======== Dataset extract ========

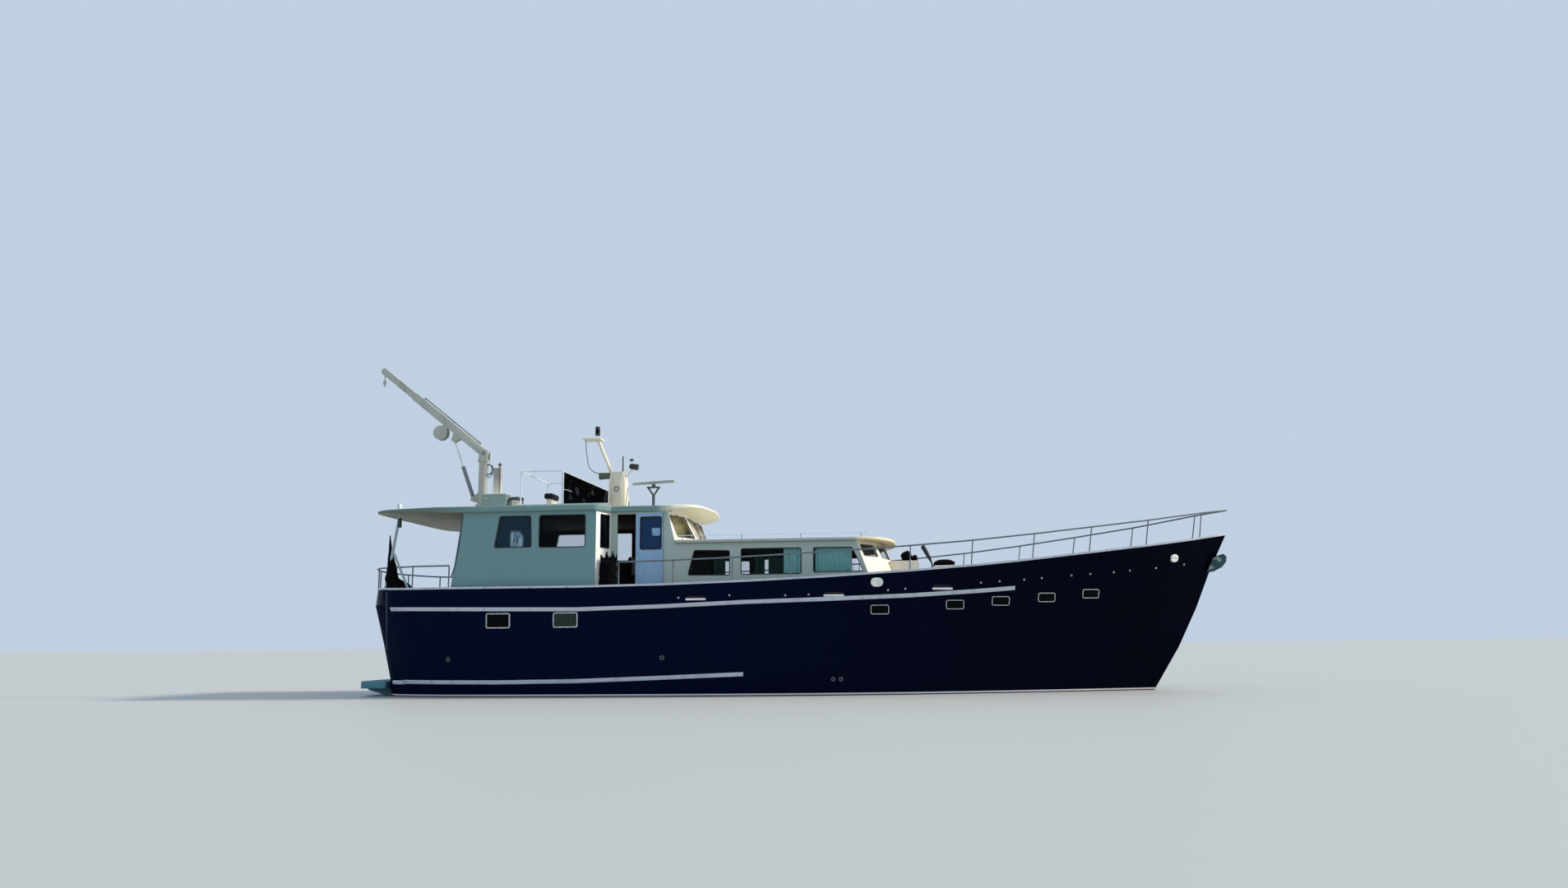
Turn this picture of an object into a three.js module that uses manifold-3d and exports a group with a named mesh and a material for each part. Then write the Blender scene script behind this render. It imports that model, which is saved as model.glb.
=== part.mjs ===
// Steel motor yacht of the trawler type, 22 m long, afloat.
// Millimetres. +X points to the bow, +Y to port, +Z up.
// The origin is on the centreline amidships at the waterline.
import * as THREE from "three";
import { mergeVertices } from "three/addons/utils/BufferGeometryUtils.js";
import Module from "manifold-3d";

const wasm = await Module();
wasm.setup();

// Driving dimensions
const GAP = 0.3; // between pieces that rest on each other
const STEM_HALF = 35; // half thickness of the stem bar
const BULWARK = 50; // thickness
const CAP = { out: 25, in: 62, height: 50 }; // cap rail on the bulwark
const RUB = { height: 110, proud: 55 };
const HOUSE_Y = 1950; // outer face of the wheelhouse and saloon sides
const CABIN_Y = 2555; // outer face of the aft cabin sides
const WALL = 45; // thickness of the deckhouse walls
const PANE = 8;
const ROOF = { bottom: 4500, height: 150, halfBeam: 2640, aft: -10440, step: -4600 };
const SALOON_ROOF = { bottom: 3700, height: 80 };
const ROOF_TOP = ROOF.bottom + ROOF.height;

// Colours
const NAVY = ["#06112e", 0.35, 0.1];
const RED = ["#5a2a26", 0.7, 0];
const WHITE = ["#d9dde0", 0.4, 0];
const CREAM = ["#e9e4d2", 0.45, 0];
const CABIN = ["#c9d6d8", 0.45, 0];
const GLASS = ["#10202a", 0.08, 0];
const STEEL = ["#b9bec2", 0.3, 0.9];
const BRONZE = ["#9a7b45", 0.35, 0.9];
const BLACK = ["#0d0e10", 0.8, 0];
const TEAK = ["#40525a", 0.7, 0];

// Lines of the hull as [x, z] tables
const SHEER = [
  [-11000, 2775], [-10400, 2700], [-9700, 2665], [-8000, 2660], [-5100, 2650], [-2930, 2676], [-1050, 2730],
  [920, 2813], [2870, 2931], [4340, 3038], [5710, 3171], [7330, 3361], [9000, 3567], [10000, 3712],
  [11000, 3880],
];
const UPPER_RUB = [
  [-11000, 2170], [-9610, 2145], [-7100, 2106], [-5050, 2080], [-3030, 2126], [-1050, 2205], [920, 2255],
  [2860, 2318], [4770, 2432], [5510, 2490], [8000, 2720], [11000, 3000],
];
const LOWER_RUB = [
  [-11000, 385], [-9610, 368], [-7040, 354], [-5000, 377], [-3000, 442], [-990, 516], [3000, 700],
  [11000, 1150],
];
const DECK = [
  [-11000, 2270], [-8000, 2250], [-5000, 2250], [-2000, 2310], [1000, 2400], [3800, 2520], [6500, 2730],
  [9000, 2950], [11000, 3140],
];
// Stem and transom: how far each height lies from its place at the waterline and at the knuckle, as [z, dx]
const STEM = [
  [-1850, -3500], [-1600, -2000], [-1100, -1000], [-500, -400], [0, 0], [380, 245], [780, 505], [1330, 805],
  [2370, 1315], [2880, 1505], [3880, 2000],
];
const TRANSOM = [[-400, 560], [0, 500], [385, 460], [660, 420], [1540, 200], [2330, 0], [2775, 85]];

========

_Problem_
Give back each line above precisely as it stands.

_Finished task_
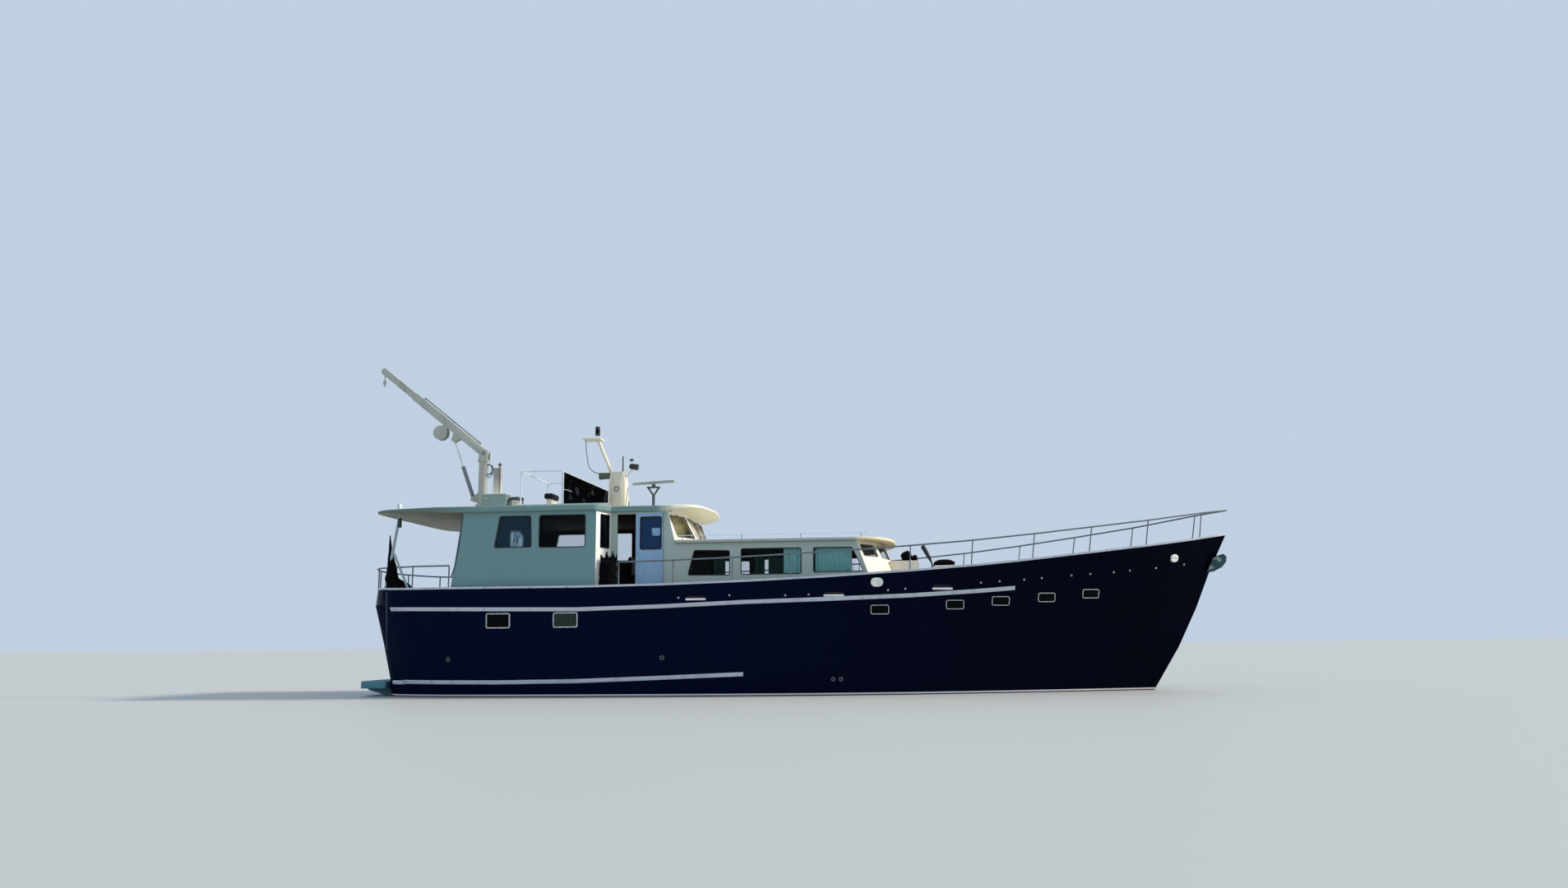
Turn this picture of an object into a three.js module that uses manifold-3d and exports a group with a named mesh and a material for each part. Then write the Blender scene script behind this render. It imports that model, which is saved as model.glb.
=== part.mjs ===
// Steel motor yacht of the trawler type, 22 m long, afloat.
// Millimetres. +X points to the bow, +Y to port, +Z up.
// The origin is on the centreline amidships at the waterline.
import * as THREE from "three";
import { mergeVertices } from "three/addons/utils/BufferGeometryUtils.js";
import Module from "manifold-3d";

const wasm = await Module();
wasm.setup();

// Driving dimensions
const GAP = 0.3; // between pieces that rest on each other
const STEM_HALF = 35; // half thickness of the stem bar
const BULWARK = 50; // thickness
const CAP = { out: 25, in: 62, height: 50 }; // cap rail on the bulwark
const RUB = { height: 110, proud: 55 };
const HOUSE_Y = 1950; // outer face of the wheelhouse and saloon sides
const CABIN_Y = 2555; // outer face of the aft cabin sides
const WALL = 45; // thickness of the deckhouse walls
const PANE = 8;
const ROOF = { bottom: 4500, height: 150, halfBeam: 2640, aft: -10440, step: -4600 };
const SALOON_ROOF = { bottom: 3700, height: 80 };
const ROOF_TOP = ROOF.bottom + ROOF.height;

// Colours
const NAVY = ["#06112e", 0.35, 0.1];
const RED = ["#5a2a26", 0.7, 0];
const WHITE = ["#d9dde0", 0.4, 0];
const CREAM = ["#e9e4d2", 0.45, 0];
const CABIN = ["#c9d6d8", 0.45, 0];
const GLASS = ["#10202a", 0.08, 0];
const STEEL = ["#b9bec2", 0.3, 0.9];
const BRONZE = ["#9a7b45", 0.35, 0.9];
const BLACK = ["#0d0e10", 0.8, 0];
const TEAK = ["#40525a", 0.7, 0];

// Lines of the hull as [x, z] tables
const SHEER = [
  [-11000, 2775], [-10400, 2700], [-9700, 2665], [-8000, 2660], [-5100, 2650], [-2930, 2676], [-1050, 2730],
  [920, 2813], [2870, 2931], [4340, 3038], [5710, 3171], [7330, 3361], [9000, 3567], [10000, 3712],
  [11000, 3880],
];
const UPPER_RUB = [
  [-11000, 2170], [-9610, 2145], [-7100, 2106], [-5050, 2080], [-3030, 2126], [-1050, 2205], [920, 2255],
  [2860, 2318], [4770, 2432], [5510, 2490], [8000, 2720], [11000, 3000],
];
const LOWER_RUB = [
  [-11000, 385], [-9610, 368], [-7040, 354], [-5000, 377], [-3000, 442], [-990, 516], [3000, 700],
  [11000, 1150],
];
const DECK = [
  [-11000, 2270], [-8000, 2250], [-5000, 2250], [-2000, 2310], [1000, 2400], [3800, 2520], [6500, 2730],
  [9000, 2950], [11000, 3140],
];
// Stem and transom: how far each height lies from its place at the waterline and at the knuckle, as [z, dx]
const STEM = [
  [-1850, -3500], [-1600, -2000], [-1100, -1000], [-500, -400], [0, 0], [380, 245], [780, 505], [1330, 805],
  [2370, 1315], [2880, 1505], [3880, 2000],
];
const TRANSOM = [[-400, 560], [0, 500], [385, 460], [660, 420], [1540, 200], [2330, 0], [2775, 85]];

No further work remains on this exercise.